In Lisa D.s Salon geht man auf Worten, und jedes Kleid hat seinen Namen: „Sandsturm“ hängt neben „Ginster“, auch „Feuerkrone“ und „Juninacht“ gehören zur Kollektion. Gerade war Lisa D. in Klagenfurt zur Bachmann-Preisverleihung, für den Herbst plant sie gar Lesungen im eigenen Laden. Keine Frage: Die Literatur und Inszenierung gehört wesentlich zu Lisa D.s Arbeit. So stand im letzten Jahr beispielsweise die Nibelungensage Pate für die Männermodenschau in der Bar Jeder Vernunft. Entsprechend ungewöhnlich, fast mythisch behaftet das Bild der Frau, für die Lisa D. entwirft: Es ist die eigenständige, vielleicht eigenwillige Frau, die verspielt, ironisch, auch ein bißchen verrückt, aber liebend gerne ihre Weiblichkeit zur Schau trägt. „Es sind Frauen, die sich was trauen, die etwas Hexisches oder Nixenhaftes haben und verführerisch sind – jedenfalls keine knallharten Karrierefrauen, die nach männlichen Mustern aufgestiegen sind.“

Fließend sind ihre Strickstoffe, weiche Herbstfarben dominieren.

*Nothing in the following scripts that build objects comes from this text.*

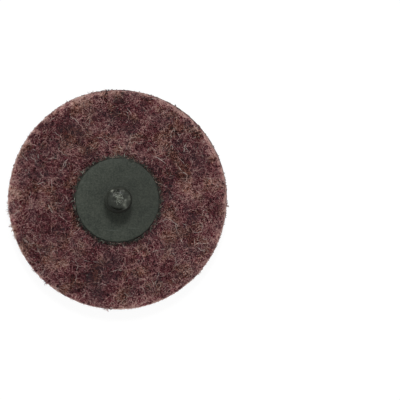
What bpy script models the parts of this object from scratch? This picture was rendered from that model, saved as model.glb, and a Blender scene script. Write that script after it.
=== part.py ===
"""A quick-change surface conditioning disc, 51 mm across.

The disc is two pieces. The pad is a die-cut round of needled nylon web, bonded with resin and grit:
its abrasive face lies on the ground plane and its back looks up. A moulded nylon button is spin-welded
into a shallow seat in the middle of the back. Its flange spreads the load, and its stub post carries a
coarse thread of two starts, which twists into a backing pad on an angle grinder.

Lengths are in metres, +Z is up, and the origin is the middle of the abrasive face.
"""

import math

import bmesh
import bpy
import numpy as np
from mathutils import Vector, noise

# Pad
DISC_DIAMETER = 0.0508
PAD_THICKNESS = 0.0055
FACE_EDGE_RADIUS = 0.0005
BACK_EDGE_RADIUS = 0.0009
WALL_TAPER = 0.0003  # the die enters at the back, so the back is cut this much smaller in radius
RIM_WAVER = 0.00012  # how far the cut edge wanders in and out
RIM_PACE = 2.6  # how quickly it wanders round the rim
LOFT_WAVER = 0.00014  # how far the needled back rises and falls
LOFT_SPACING = 0.0042  # from one tuft of the back to the next
SEAT_DEPTH = 0.0006  # how far the weld has pressed the back down
SEAT_SLOPE = 0.0014  # width of the slope round the seat

# Button
FLANGE_DIAMETER = 0.0192
FLANGE_THICKNESS = 0.0012
FLANGE_EDGE_RADIUS = 0.00025
FLASH_WIDTH = 0.00038  # melted nylon squeezed out round the flange
FLASH_HEIGHT = 0.0007
FLASH_RAGGEDNESS = 0.45  # share of its width that the flash swells and shrinks by
FLASH_PACE = 7.0  # how quickly it does so round the flange
WELD_GAP = 0.0003  # bond line between the button and the web
POST_HEIGHT = 0.0066
FILLET_MARGIN = 0.0001  # the post's fillet ends this far outside the crests, so the holder seats flat
NECK_LENGTH = 0.0002  # plain length between the fillet and the thread
THREAD_DIAMETER = 0.0063
THREAD_DEPTH = 0.00075
THREAD_STARTS = 2
THREAD_LEAD = 0.0050
THREAD_RUN_OUT = 0.0007
GROOVE_FLOOR = 0.16  # share of the pitch that is flat at the bottom of a groove
FLANK_SHARE = 0.5  # share of the pitch that the two flanks take
THREAD_TURN = math.radians(100)  # where a groove opens on the tip
TIP_DIAMETER = 0.0050
TIP_CHAMFER = 0.0017  # height of the lead-in cone
GATE_DIAMETER = 0.0014  # scar of the moulding gate, in the middle of the tip
GATE_HEIGHT = 0.00014

# Fineness of the facets
PAD_SEGMENTS = 108
BUTTON_SEGMENTS = 72
BACK_RINGS = 12
THREAD_RINGS = 20
CONE_RINGS = 9
ARC_STEPS = 4
INNER_RING = 0.7  # share of a flat round's radius where a ring of points splits it
MERGE_DISTANCE = 1e-7

# Places that follow from the sizes
PAD_RADIUS = DISC_DIAMETER / 2
FLANGE_RADIUS = FLANGE_DIAMETER / 2
FLASH_REACH = FLANGE_RADIUS + FLASH_WIDTH * (1 + FLASH_RAGGEDNESS)
SEAT_RADIUS = FLASH_REACH + WELD_GAP
SEAT_LEVEL = PAD_THICKNESS - SEAT_DEPTH
FLANGE_BOTTOM = SEAT_LEVEL + WELD_GAP
FLANGE_TOP = FLANGE_BOTTOM + FLANGE_THICKNESS
TIP_LEVEL = FLANGE_TOP + POST_HEIGHT
ROOT_RADIUS = THREAD_DIAMETER / 2 - THREAD_DEPTH
THREAD_PITCH = THREAD_LEAD / THREAD_STARTS
POST_FILLET = THREAD_DEPTH + FILLET_MARGIN
THREAD_FOOT = FLANGE_TOP + POST_FILLET + NECK_LENGTH

# Colours, roughness
WEB_COLOUR = (0.088, 0.040, 0.041, 1.0)
BUTTON_COLOUR = (0.047, 0.054, 0.044, 1.0)
WEB_ROUGHNESS = 0.95
BUTTON_ROUGHNESS = 0.5


def clear_scene():
    for obj in list(bpy.data.objects):
        bpy.data.objects.remove(obj)


def material(name, colour, roughness):
    made = bpy.data.materials.new(name)
    made.use_nodes = True
    shader = made.node_tree.nodes["Principled BSDF"]
    shader.inputs["Base Color"].default_value = colour
    shader.inputs["Roughness"].default_value = roughness
    shader.inputs["Metallic"].default_value = 0.0
    return made


def ease(t):
    """0 up to t = 0 and 1 from t = 1, with a smooth S between."""
    t = min(max(t, 0.0), 1.0)
    return t * t * (3 - 2 * t)


def arc(centre_r, centre_z, radius, start_deg, end_deg):
    """Points of a section's round corner, from one angle to the other."""
    angles = np.radians(np.linspace(start_deg, end_deg, ARC_STEPS + 1))
    return [(centre_r + radius * math.cos(a), centre_z + radius * math.sin(a)) for a in angles]


def turned(name, section, segments, finish, moved):
    """A solid of revolution. The section runs from the axis at the bottom to the axis at the top,
    is spun once round +Z, and then each point goes where moved(point) says."""
    mesh = bpy.data.meshes.new(name)
    bm = bmesh.new()
    points = [bm.verts.new((r, 0.0, z)) for r, z in section]
    edges = [bm.edges.new(pair) for pair in zip(points, points[1:])]
    bmesh.ops.spin(
        bm, geom=points + edges, axis=(0, 0, 1), cent=(0, 0, 0),
        angle=math.tau, steps=segments, use_merge=True,
    )
    bmesh.ops.remove_doubles(bm, verts=bm.verts, dist=MERGE_DISTANCE)
    for vert in bm.verts:
        vert.co = moved(vert.co)
    bmesh.ops.recalc_face_normals(bm, faces=bm.faces)
    bm.to_mesh(mesh)
    bm.free()
    mesh.materials.append(finish)
    mesh.shade_smooth()
    mesh.set_sharp_from_angle(angle=math.radians(40))
    obj = bpy.data.objects.new(name, mesh)
    bpy.context.collection.objects.link(obj)
    return obj


def polar(point):
    return math.hypot(point.x, point.y), math.atan2(point.y, point.x)


def at(r, angle, z):
    return Vector((r * math.cos(angle), r * math.sin(angle), z))


# Pad

def pad_section():
    """Flat abrasive face, round lower edge, tapered cut wall, softer upper edge, back and seat."""
    back_radius = PAD_RADIUS - WALL_TAPER
    slope_radius = SEAT_RADIUS + SEAT_SLOPE
    face = [(0.0, 0.0), (PAD_RADIUS / 2, 0.0)]
    face_edge = arc(PAD_RADIUS - FACE_EDGE_RADIUS, FACE_EDGE_RADIUS, FACE_EDGE_RADIUS, -90, 0)
    wall = [((PAD_RADIUS + back_radius) / 2, PAD_THICKNESS / 2)]
    back_edge = arc(
        back_radius - BACK_EDGE_RADIUS, PAD_THICKNESS - BACK_EDGE_RADIUS, BACK_EDGE_RADIUS, 0, 90
    )
    back = [
        (r, PAD_THICKNESS)
        for r in np.linspace(back_radius - BACK_EDGE_RADIUS, slope_radius, BACK_RINGS)[1:-1]
    ]
    slope = [
        (SEAT_RADIUS + SEAT_SLOPE * t, SEAT_LEVEL + SEAT_DEPTH * ease(t))
        for t in np.linspace(1, 0, ARC_STEPS + 1)
    ]
    seat = [(SEAT_RADIUS / 2, SEAT_LEVEL), (0.0, SEAT_LEVEL)]
    return face + face_edge + wall + back_edge + back + slope + seat


def pad_point(point):
    """The cut edge wanders a little, and the back rises in low tufts between the seat and the rim."""
    r, angle = polar(point)
    ring = Vector((math.cos(angle), math.sin(angle), 0.0))
    rim_share = ease((r - SEAT_RADIUS - SEAT_SLOPE) / (PAD_RADIUS - SEAT_RADIUS - SEAT_SLOPE))
    level = Vector((0.0, 0.0, point.z / PAD_THICKNESS))
    wander = RIM_WAVER * noise.fractal(ring * RIM_PACE + level, 1.0, 2.0, 2)
    tufts = noise.fractal(Vector((point.x, point.y, 0.0)) / LOFT_SPACING, 0.8, 2.0, 2)
    off_seat = ease((r - SEAT_RADIUS) / SEAT_SLOPE)
    height_share = ease((point.z - PAD_THICKNESS / 2) / (PAD_THICKNESS / 2))
    rise = LOFT_WAVER * tufts * off_seat * height_share
    return at(r + wander * rim_share, angle, point.z + rise)


# Button

def button_section():
    """Flange with its weld flash, fillet, neck, thread length, lead-in cone, tip and gate scar."""
    edge = FLANGE_EDGE_RADIUS
    flash_mid = FLANGE_BOTTOM + FLASH_HEIGHT / 2
    underside = [(0.0, FLANGE_BOTTOM), (FLANGE_RADIUS / 2, FLANGE_BOTTOM)]
    flash = [
        (FLANGE_RADIUS + FLASH_WIDTH * math.cos(a), flash_mid + FLASH_HEIGHT / 2 * math.sin(a))
        for a in np.linspace(-math.pi / 2, math.pi / 2, ARC_STEPS + 3)
    ]
    flange_edge = arc(FLANGE_RADIUS - edge, FLANGE_TOP - edge, edge, 0, 90)
    top = [(r, FLANGE_TOP) for r in (FLANGE_RADIUS * INNER_RING, ROOT_RADIUS + POST_FILLET * 2)]
    fillet = arc(ROOT_RADIUS + POST_FILLET, FLANGE_TOP + POST_FILLET, POST_FILLET, 270, 180)
    cone_foot = TIP_LEVEL - TIP_CHAMFER
    thread = [(ROOT_RADIUS, z) for z in np.linspace(THREAD_FOOT, cone_foot, THREAD_RINGS)]
    cone = [(ROOT_RADIUS, z) for z in np.linspace(cone_foot, TIP_LEVEL, CONE_RINGS + 1)[1:]]
    gate = GATE_DIAMETER / 2
    tip = [(ROOT_RADIUS * INNER_RING, TIP_LEVEL), (gate, TIP_LEVEL)]
    scar = [(gate * INNER_RING, TIP_LEVEL + GATE_HEIGHT), (0.0, TIP_LEVEL + GATE_HEIGHT)]
    return underside + flash + flange_edge + top + fillet + thread + cone + tip + scar


def thread_ridge(angle, z):
    """1 on a crest of the thread and 0 in a groove: crests climb one lead in a turn, anticlockwise."""
    turn = (angle - THREAD_TURN) / math.tau
    phase = (z - TIP_LEVEL) / THREAD_PITCH - THREAD_STARTS * turn + 0.5
    from_groove = abs(2 * (phase % 1.0) - 1)
    return ease((from_groove - GROOVE_FLOOR) / FLANK_SHARE)


def button_point(point):
    """The flash is ragged, and the post's skin rises from its root to the crests of the thread."""
    r, angle = polar(point)
    if r > FLANGE_RADIUS:
        ring = Vector((math.cos(angle), math.sin(angle), 0.0))
        lumps = noise.fractal(ring * FLASH_PACE, 0.6, 2.0, 3) * 1.6
        swell = FLASH_RAGGEDNESS * max(-1.0, min(1.0, lumps))
        return at(FLANGE_RADIUS + (r - FLANGE_RADIUS) * (1 + swell), angle, point.z)
    on_skin = abs(r - ROOT_RADIUS) < MERGE_DISTANCE * 10 and point.z > FLANGE_TOP + POST_FILLET
    if not on_skin:
        return point.copy()
    run_out = ease((point.z - THREAD_FOOT) / THREAD_RUN_OUT)
    skin = ROOT_RADIUS + THREAD_DEPTH * run_out * thread_ridge(angle, point.z)
    cone_slope = (THREAD_DIAMETER - TIP_DIAMETER) / 2 / TIP_CHAMFER
    cone = TIP_DIAMETER / 2 + (TIP_LEVEL - point.z) * cone_slope
    return at(min(skin, cone), angle, point.z)


def main():
    clear_scene()
    web = material("needled_web", WEB_COLOUR, WEB_ROUGHNESS)
    nylon = material("green_nylon", BUTTON_COLOUR, BUTTON_ROUGHNESS)
    turned("abrasive_pad", pad_section(), PAD_SEGMENTS, web, pad_point)
    turned("twist_button", button_section(), BUTTON_SEGMENTS, nylon, button_point)


main()
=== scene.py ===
import math

import bpy
import numpy as np
from mathutils import Matrix, Vector


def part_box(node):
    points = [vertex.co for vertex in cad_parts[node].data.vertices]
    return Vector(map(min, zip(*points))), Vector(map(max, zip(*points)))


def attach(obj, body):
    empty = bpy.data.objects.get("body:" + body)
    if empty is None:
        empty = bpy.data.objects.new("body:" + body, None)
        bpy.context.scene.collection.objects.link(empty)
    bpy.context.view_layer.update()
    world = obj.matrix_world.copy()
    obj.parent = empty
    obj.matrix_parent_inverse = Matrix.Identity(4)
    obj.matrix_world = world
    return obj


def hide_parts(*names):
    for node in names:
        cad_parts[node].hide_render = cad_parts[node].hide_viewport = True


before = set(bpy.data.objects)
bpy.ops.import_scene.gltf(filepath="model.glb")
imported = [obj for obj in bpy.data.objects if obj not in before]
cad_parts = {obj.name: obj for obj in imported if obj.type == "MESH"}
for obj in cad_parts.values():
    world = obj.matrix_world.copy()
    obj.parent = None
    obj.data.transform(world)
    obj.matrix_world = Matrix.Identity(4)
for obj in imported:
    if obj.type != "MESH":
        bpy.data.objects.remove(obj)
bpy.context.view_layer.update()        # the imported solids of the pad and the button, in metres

pad_low, pad_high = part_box("abrasive_pad")
button_low, button_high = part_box("twist_button")


# The web
# A thick felt of crimped nylon fibres, needled, bonded with maroon resin and die-cut round. Its lower face
# is soaked with brown resin and grit. This piece is the mass of the web under its loose outer fibres.

MM = 0.001
FACE_RADIUS = (pad_high.x - pad_low.x) / 2
CUT_TAPER = 0.22 * MM
BACK_RADIUS = FACE_RADIUS - CUT_TAPER
CUT_MIDDLE = (0.3 * MM, 0.18 * MM)  # where the middle of the cut lies from the button's
CUT_LEAN = (-0.23 * MM, -0.18 * MM)  # the die leaned: the back is cut this far on, and the face back
CUT_WAVER = 0.05 * MM
BACK_LEVEL = 5.5 * MM
BACK_EDGE = 0.7 * MM
FACE_GAP = 0.02 * MM  # between the lowest fibres and the ground
FACE_EDGE = 0.5 * MM
FLANGE_RADIUS = 9.6 * MM  # of the button, which is welded to the back
SEAT_RADIUS = FLANGE_RADIUS + 0.55 * MM
SEAT_SLOPE = 1.4 * MM
SEAT_DEPTH = 0.6 * MM
LOFT = 0.12 * MM
LOFT_SPACING = 4.2 * MM
CORE_DEPTH = 0.34 * MM  # the mass of the web starts this far under its outer fibres
CORE_INSET = 0.15 * MM  # and this far inside the cut
CORE_DENTS = 0.08 * MM
CORE_GRID = 101
BACK_DENT_SPACING = 1.1 * MM
FACE_DENT_SPACING = 0.9 * MM
WALL_INSET = 0.22 * MM
WALL_DENTS = 0.12 * MM
WALL_DENT_SPACING = 0.8 * MM
WALL_RINGS = 12


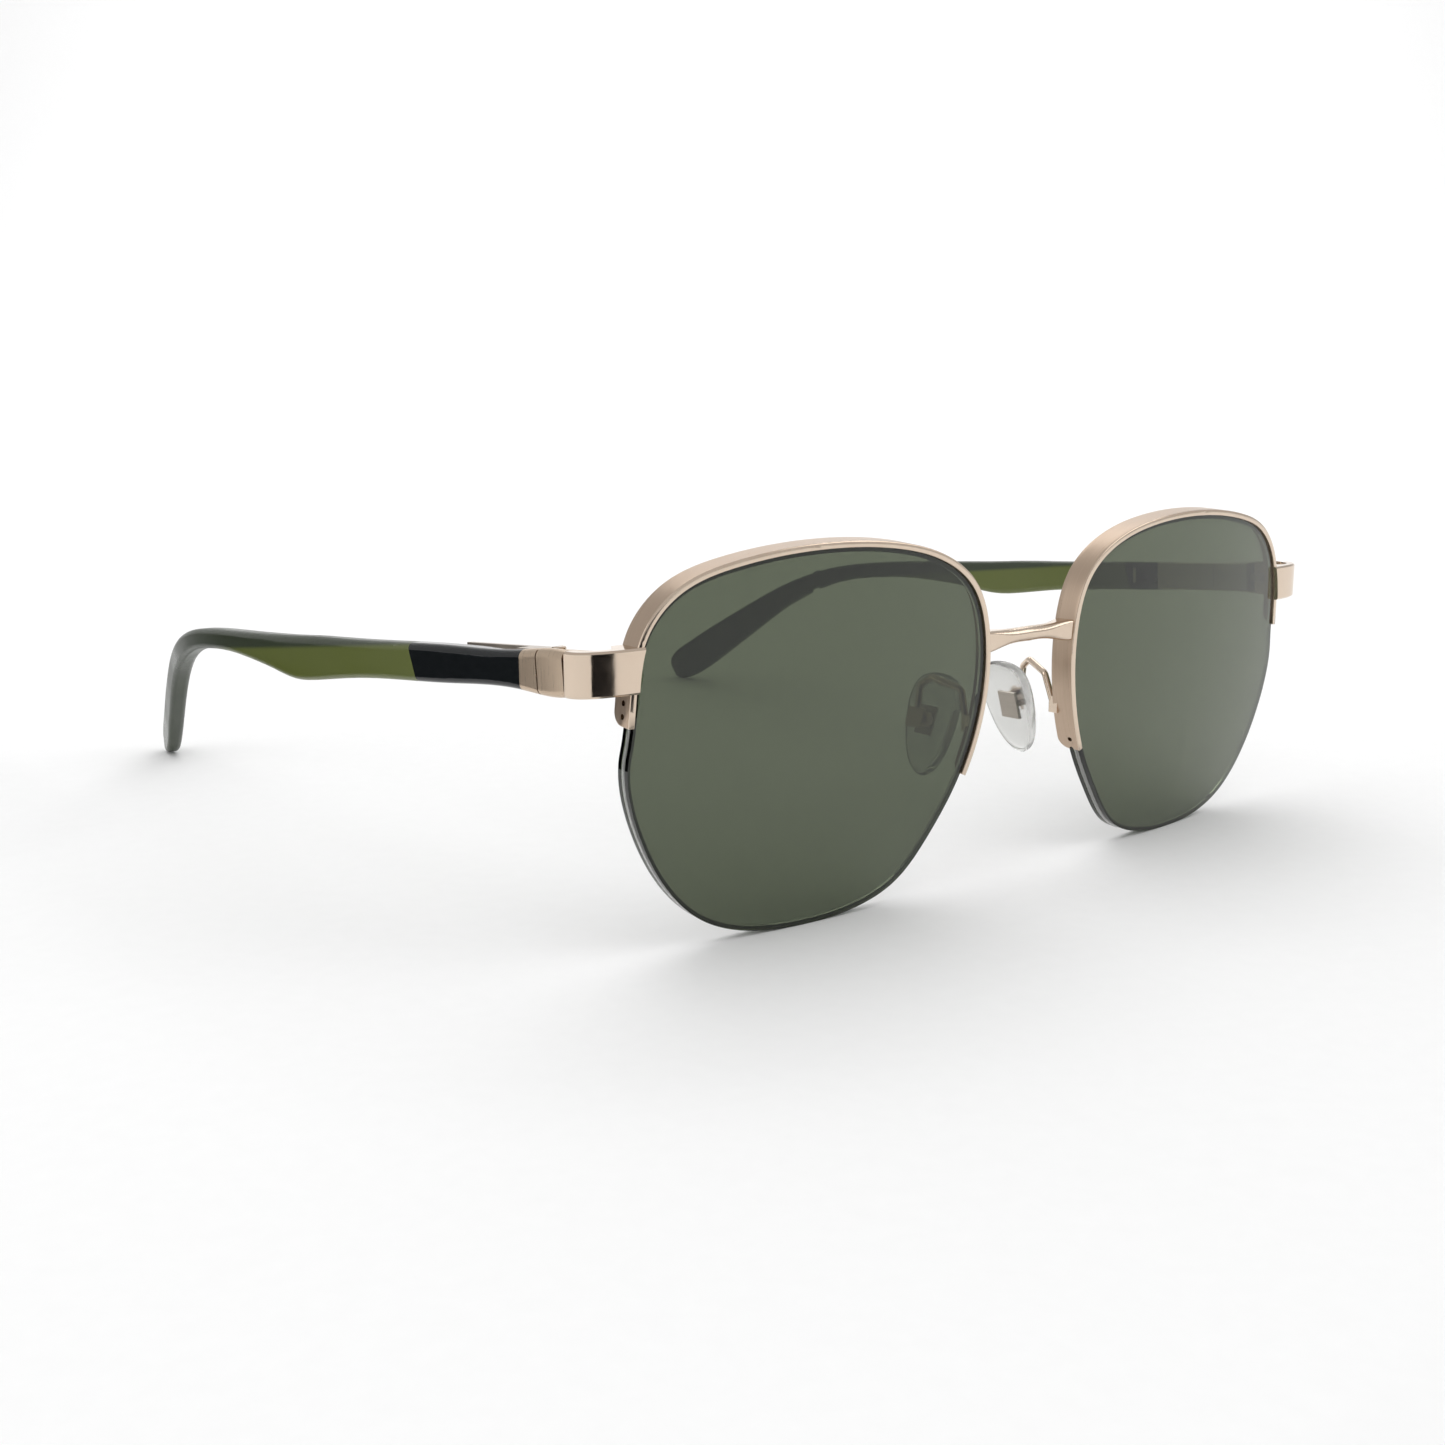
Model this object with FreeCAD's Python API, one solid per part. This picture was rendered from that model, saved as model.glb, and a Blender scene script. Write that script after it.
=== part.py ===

Oft sind die meist langen Kleider gerafft, gelöchert, gebündelt oder geschlitzt. Manche Strukturen erinnern an Baumrinden oder Blüten, andere Stücke sind mit Federn dekoriert. „Gängige Seh- und Tragegewohnheiten sollen damit gestört werden“, die Kleiderordnung soll aus dem Gleichgewicht geraten, so die Designerin Lisa D.